Exercise: Using the material below, print the line that contains "const geometry = new", the line that contains "from mathutils.kdtree import KDTree", and every line in between, exactly and nothing else.

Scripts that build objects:

====================

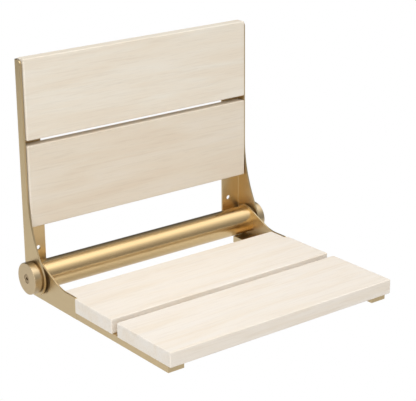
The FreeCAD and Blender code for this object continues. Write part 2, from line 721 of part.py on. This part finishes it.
def make_seat_screws():
    """Pan-head screws from below, through the rails into the seat slats."""
    screws = []
    unturned = FreeCAD.Vector(0, 0, 1)
    shoulder = "(" + RAIL_BOTTOM + " + Sizes.seat_recess_depth)"
    head_low = "(" + shoulder + " - Sizes.seat_head_height)"
    for side in SIDES:
        for index, (x, y) in enumerate(seat_screw_places(side), start=1):
            name = "%s_seat_screw_%d" % (side, index)
            shank = turned("Part::Cylinder", name + "_shank", x, y, shoulder, unturned, 0,
                           {"Radius": "Sizes.seat_screw_radius", "Height": "Sizes.seat_screw_length"})
            head = turned("Part::Cylinder", name + "_head", x, y, head_low, unturned, 0,
                          {"Radius": "Sizes.seat_head_radius", "Height": "Sizes.seat_head_height"})
            socket = turned("Part::Prism", name + "_key", x, y, head_low, unturned, 0,
                            {"Circumradius": "Sizes.screw_key_radius", "Height": "Sizes.screw_key_depth"})
            screws.append(one_screw(name, shank, head, socket))
    group = doc.addObject("Part::Compound", "seat_slat_screws")
    group.Links = screws
    keep(group, "seat_slat_screws")


# ---------------------------------------------------------------- the whole seat

make_back_slat("lower_back_slat", LOWER_SLAT, key_pockets=False)
make_back_slat("upper_back_slat", UPPER_SLAT, key_pockets=True)
make_seat_slat("front_seat_slat", FRONT_SLAT, notched=False)
make_seat_slat("rear_seat_slat", REAR_SLAT, notched=True)
make_tube()
for side in SIDES:
    make_upright(side)
    make_arm(side)
    make_rail(side)
    make_heel_block(side)
    make_stop_pad(side)
    make_hub(side)
    make_bush(side)
    make_pin(side)
    make_spacer(side)
    make_cap(side)
    make_cap_screw(side)
make_back_screws()
make_seat_screws()
doc.recompute()

faults = [item.Name for item in doc.Objects if "Invalid" in item.State or "Error" in item.State]
faults += [piece.Label for piece in nodes if piece.Shape.isNull() or not piece.Shape.isValid()]
if faults:
    raise RuntimeError("failed objects: " + ", ".join(faults))

os.makedirs("parts", exist_ok=True)
for piece in nodes:
    piece.Shape.exportStep(os.path.join("parts", piece.Label + ".step"))
    print(piece.Label, len(piece.Shape.Solids), round(piece.Shape.Volume))
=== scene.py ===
import bpy, json, math
from mathutils import Matrix, Vector

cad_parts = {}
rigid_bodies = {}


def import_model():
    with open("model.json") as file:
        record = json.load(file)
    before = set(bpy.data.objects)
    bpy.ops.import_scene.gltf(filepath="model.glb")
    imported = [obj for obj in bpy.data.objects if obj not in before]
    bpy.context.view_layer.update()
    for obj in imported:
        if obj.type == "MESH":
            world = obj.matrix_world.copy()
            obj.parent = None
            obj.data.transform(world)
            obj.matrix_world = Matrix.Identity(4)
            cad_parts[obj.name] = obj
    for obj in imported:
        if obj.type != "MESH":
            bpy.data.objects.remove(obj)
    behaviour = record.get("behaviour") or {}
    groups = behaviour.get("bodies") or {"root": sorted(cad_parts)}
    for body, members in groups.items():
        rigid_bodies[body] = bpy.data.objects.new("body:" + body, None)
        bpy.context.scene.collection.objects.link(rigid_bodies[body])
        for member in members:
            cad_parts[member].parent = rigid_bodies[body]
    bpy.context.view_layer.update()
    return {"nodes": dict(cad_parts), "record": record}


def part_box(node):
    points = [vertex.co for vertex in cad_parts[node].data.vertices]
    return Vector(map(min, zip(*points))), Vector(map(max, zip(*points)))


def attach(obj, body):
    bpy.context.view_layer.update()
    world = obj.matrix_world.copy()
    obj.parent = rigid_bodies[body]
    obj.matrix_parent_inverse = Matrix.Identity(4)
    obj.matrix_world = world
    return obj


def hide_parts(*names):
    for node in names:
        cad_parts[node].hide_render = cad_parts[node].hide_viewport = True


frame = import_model()

SIDES = {"left": -1, "right": 1}
HINGE_Y = -0.031
HINGE_Z = -0.038
FLOOR_HEIGHT = -0.36

# Lengths in metres, angles in degrees.
SHARP_ANGLE = 35
MACHINED_SHARP_ANGLE = 30
SLAT_EASE = 0.002
NOTCH_PLAY = 0.0005
TUBE_WALL = 0.002
CAP_RIM = 0.0009
RECESS_RADIUS = 0.008
RECESS_DEPTH = 0.0055
RECESS_EASE = 0.00025


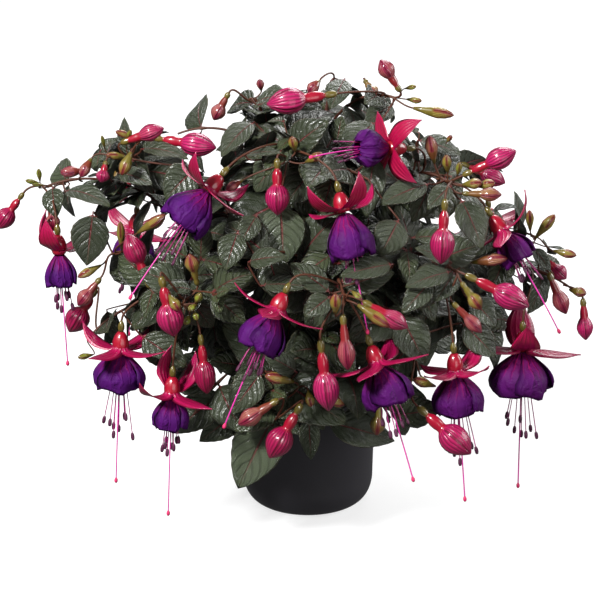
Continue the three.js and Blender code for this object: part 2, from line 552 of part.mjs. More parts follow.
// Corolla: four broad petals that overlap like a rolled skirt, joined in a ring at the top. Each petal has
// one edge inside its neighbour and one outside.
const PETAL_STOPS = [0, 0.35, 0.84, 1];
function makeCorolla(bloom) {
  const { axis, outward, centre } = bloomFrame(bloom);
  const top = SEAT_GAP + COROLLA.ringHalf;
  const place = (down, out, angle) =>
    centre.clone().addScaledVector(axis, down).addScaledVector(outward(angle), out);
  const ring = new THREE.TorusGeometry(COROLLA.ringRadius, COROLLA.ringHalf, 3, 6);
  const points = ring.getAttribute("position");
  for (let i = 0; i < points.count; i++) {
    const flat = Math.hypot(points.getX(i), points.getY(i));
    const at = place(top + points.getZ(i), flat, Math.atan2(points.getY(i), points.getX(i)));
    points.setXYZ(i, ...at);
  }
  const petals = bloom.sepals.map((_, i) => {
    const middle = rad(bloom.turn + 45 + 90 * i);
    return skin(6, PETAL_STOPS, (along, round, open) => {
      const edge = Math.cos(round) * open;
      const down = along * (1 - COROLLA.scallop * edge * edge);
      const swell = Math.sin(Math.min(1, down / COROLLA.fullAt) * (Math.PI / 2));
      const half = rad(COROLLA.halfSpan) * (along < 0.5 ? COROLLA.narrowTop : 1);
      const wide = bloom.spread * (1 + COROLLA.tuck * edge);
      const out = COROLLA.ringRadius + (wide - COROLLA.ringRadius) * swell;
      const thick = (COROLLA.thickness / 2) * Math.sin(round) * open;
      const below = top + down * (bloom.petal - top) - thick * (1 - swell);
      return place(below, out + thick * swell, middle + half * edge);
    });
  });
  return wasm.Manifold.union([solid(ring), ...petals]);
}

// Stamens and style: thin threads that hang out of the corolla, joined at a hub behind it.
function makeStamens(bloom) {
  const { axis, outward, centre } = bloomFrame(bloom);
  const hub = skin(5, [0, 0, 1, 1], (along, round, open) =>
    centre.clone().addScaledVector(axis, SEAT_GAP + along * PISTIL.hubDepth)
      .addScaledVector(outward(round), PISTIL.hubRadius * open));
  const roll = dice(Math.round(bloom.style * 7 + bloom.turn));
  const thread = (angle, out, splay, length, stops, radii) => {
    const way = axis.clone().addScaledVector(outward(angle), Math.tan(rad(splay))).normalize();
    const root = centre.clone().addScaledVector(axis, SEAT_GAP + PISTIL.rootDown)
      .addScaledVector(outward(angle), out);
    const points = stops.map((stop) => {
      const point = root.clone().addScaledVector(way, stop);
      point.z -= (PISTIL.sag * stop * stop) / length;
      return point;
    });
    return loft(3, points, radii);
  };
  const stamens = Array.from({ length: PISTIL.stamens }, (_, i) => {
    const { filament, anther, antherLength } = PISTIL;
    const length = bloom.stamen * (0.8 + 0.3 * roll());
    const angle = rad((360 / PISTIL.stamens) * i + 20 * roll());
    const splay = PISTIL.splay * (0.7 + 0.6 * roll());
    const stops = [0, 0, length - antherLength, length - antherLength / 2, length];
    return thread(angle, PISTIL.rootOut, splay, length, stops, [0, filament, filament, anther, 0]);
  });
  const stigma = bloom.style - PISTIL.stigmaLength;
  const stops = [0, 0, bloom.style / 2, stigma, (stigma + bloom.style) / 2, bloom.style];
  const style = thread(0, 0, 0, bloom.style, stops,
    [0, PISTIL.style, PISTIL.style, PISTIL.style, PISTIL.stigma, 0]);
  return wasm.Manifold.union([hub, style, ...stamens]);
}

// ---------------------------------------------------------------- putting the plant together
// Each piece is kept with its node, its box, and the shoot that it is the bar of.
const placed = [];
function keep(node, made, shoot = null) {
  placed.push({ node, made, box: made.boundingBox(), shoot });
}
const boxesMeet = (a, b) => [0, 1, 2].every((k) => a.min[k] < b.max[k] && b.min[k] < a.max[k]);
function isClear(room, others) {
  const box = room.boundingBox();
  return others.every((other) => !boxesMeet(box, other.box) || room.intersect(other.made).isEmpty());
}

keep("pot", makePot());
keep("soil", makeSoil());
const shoots = {};
for (const [name, list] of Object.entries(STEMS)) {
  shoots[name] = [];
  for (const shoot of list) {
    const grown = { ...shoot, curve: shootCurve(shoot, shoots[name]) };
    shoots[name].push(grown);
    keep(name, shootSolid(grown), grown);
  }
}
BLOOMS.forEach((bloom, i) => {
  const number = String(i + 1).padStart(2, "0");
  keep(bloom.on, bloomStalk(bloom, shoots[bloom.on]));
  keep(`bloom_${number}_calyx`, makeCalyx(bloom));
  keep(`bloom_${number}_corolla`, makeCorolla(bloom));
  keep(`bloom_${number}_stamens`, makeStamens(bloom));
});
for (const [name, list] of Object.entries(BUDS)) {
  for (const bud of list) keep(name, budSolid(bud, shoots[name]));
}

// A leaf's blade is kept off the other pieces of its own stem, and its room off all other nodes. A leaf
// that finds no clear way to stand is left out.
function growLeaf(name, shoot, along, turn, spread, length, droop) {
  const others = placed.filter((other) => other.node !== name);
  const near = placed.filter((other) => other.node === name && other.shoot !== shoot);
  const ways = ASIDE.map(([round, out, smaller]) =>
    leafOn(shoot, along, turn + round, spread + out, length * smaller, droop));
  const leaf = ways.find((way) => isClear(bladeSolid(way), near) && isClear(leafRoom(way), others));
  if (leaf) keep(name, leafSolid(leaf));
}

// Leaves stand in pairs, each pair a quarter turn on from the last, and the youngest at the tip are small.
Object.entries(shoots).forEach(([name, list], stemNumber) => {
  for (const [shootNumber, shoot] of list.entries()) {
    const roll = dice(stemNumber * 97 + shootNumber * 31 + 5);
    const bare = shoot.foot ? SHOOT.bare : SHOOT.sideBare;
    for (let pair = 0; pair < shoot.pairs; pair++) {
      const along = bare + ((SHOOT.lastPair - bare) * (pair + 0.5)) / shoot.pairs;
      const age = Math.max(0, along - LEAF.youngFrom) / (1 - LEAF.youngFrom);
      for (const half of [0, 180]) {
        const turn = 90 * pair + 45 + half + 30 * (roll() - 0.5);
        const spread = LEAF.spread + 20 * roll();
        const length = LEAF.length * shoot.size * (1 - LEAF.young * age) * (0.85 + 0.3 * roll());
        const droop = LEAF.droop * (0.6 + 0.8 * roll());
        growLeaf(name, shoot, along, turn, spread, length, droop);
      }
    }
  }
});

// ---------------------------------------------------------------- the scene graph
const plant = new THREE.Group();
const materialOf = (name) => {
  if (name === "pot") return BLACK;
  if (name === "soil") return PEAT;
  if (name.endsWith("calyx")) return CRIMSON;
  if (name.endsWith("corolla")) return PURPLE;
  return name.endsWith("stamens") ? MAGENTA : GREEN;
};
for (const name of new Set(placed.map((piece) => piece.node))) {
  const pieces = placed.filter((piece) => piece.node === name).map((piece) => piece.made);
  const joined = wasm.Manifold.union(pieces).asOriginal().simplify(MERGE_UNDER);
  const [largest] = joined.decompose().sort((a, b) => b.volume() - a.volume());
  const { numProp, vertProperties, triVerts } = largest.getMesh();
  const points = new Float32Array((vertProperties.length / numProp) * 3);
  for (let i = 0; i < points.length / 3; i++) {
    points.set(vertProperties.subarray(i * numProp, i * numProp + 3), i * 3);
  }
  const geometry = new THREE.BufferGeometry();
  geometry.setAttribute("position", new THREE.BufferAttribute(points, 3));
  geometry.setIndex(new THREE.BufferAttribute(triVerts, 1));
  geometry.computeVertexNormals();
  const mesh = new THREE.Mesh(geometry, materialOf(name));
  mesh.name = name;
  plant.add(mesh);
}

export default plant;
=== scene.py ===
"""The looks of a trailing fuchsia in a round pot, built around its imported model.

The plant's sizes are in millimetres, as in the model's own source, and MM turns them into Blender's metres
where a mesh is made. +Z is up, the origin is the middle of the pot's base, and the flowers face -Y.
"""
import math
from collections import namedtuple

import bpy
import numpy as np
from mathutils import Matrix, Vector
from mathutils.bvhtree import BVHTree
from mathutils.kdtree import KDTree


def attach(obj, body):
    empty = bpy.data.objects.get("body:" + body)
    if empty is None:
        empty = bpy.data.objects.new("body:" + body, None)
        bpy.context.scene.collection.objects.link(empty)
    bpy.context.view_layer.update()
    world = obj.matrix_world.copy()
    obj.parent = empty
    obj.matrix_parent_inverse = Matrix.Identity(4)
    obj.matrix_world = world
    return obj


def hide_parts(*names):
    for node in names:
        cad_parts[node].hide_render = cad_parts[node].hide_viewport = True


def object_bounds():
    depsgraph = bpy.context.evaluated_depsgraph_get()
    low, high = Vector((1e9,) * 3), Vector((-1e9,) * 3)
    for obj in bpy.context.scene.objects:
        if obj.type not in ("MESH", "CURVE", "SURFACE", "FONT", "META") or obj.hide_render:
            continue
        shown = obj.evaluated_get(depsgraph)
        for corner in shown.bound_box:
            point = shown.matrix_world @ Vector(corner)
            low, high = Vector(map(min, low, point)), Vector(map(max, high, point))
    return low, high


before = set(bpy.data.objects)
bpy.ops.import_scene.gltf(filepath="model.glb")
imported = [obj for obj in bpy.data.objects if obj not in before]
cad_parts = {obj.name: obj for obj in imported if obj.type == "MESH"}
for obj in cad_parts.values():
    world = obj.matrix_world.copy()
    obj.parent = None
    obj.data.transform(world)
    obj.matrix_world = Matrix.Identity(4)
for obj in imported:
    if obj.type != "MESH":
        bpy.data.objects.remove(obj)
cad_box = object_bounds()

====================

Written response:
  const geometry = new THREE.BufferGeometry();
  geometry.setAttribute("position", new THREE.BufferAttribute(points, 3));
  geometry.setIndex(new THREE.BufferAttribute(triVerts, 1));
  geometry.computeVertexNormals();
  const mesh = new THREE.Mesh(geometry, materialOf(name));
  mesh.name = name;
  plant.add(mesh);
}

export default plant;
=== scene.py ===
"""The looks of a trailing fuchsia in a round pot, built around its imported model.

The plant's sizes are in millimetres, as in the model's own source, and MM turns them into Blender's metres
where a mesh is made. +Z is up, the origin is the middle of the pot's base, and the flowers face -Y.
"""
import math
from collections import namedtuple

import bpy
import numpy as np
from mathutils import Matrix, Vector
from mathutils.bvhtree import BVHTree
from mathutils.kdtree import KDTree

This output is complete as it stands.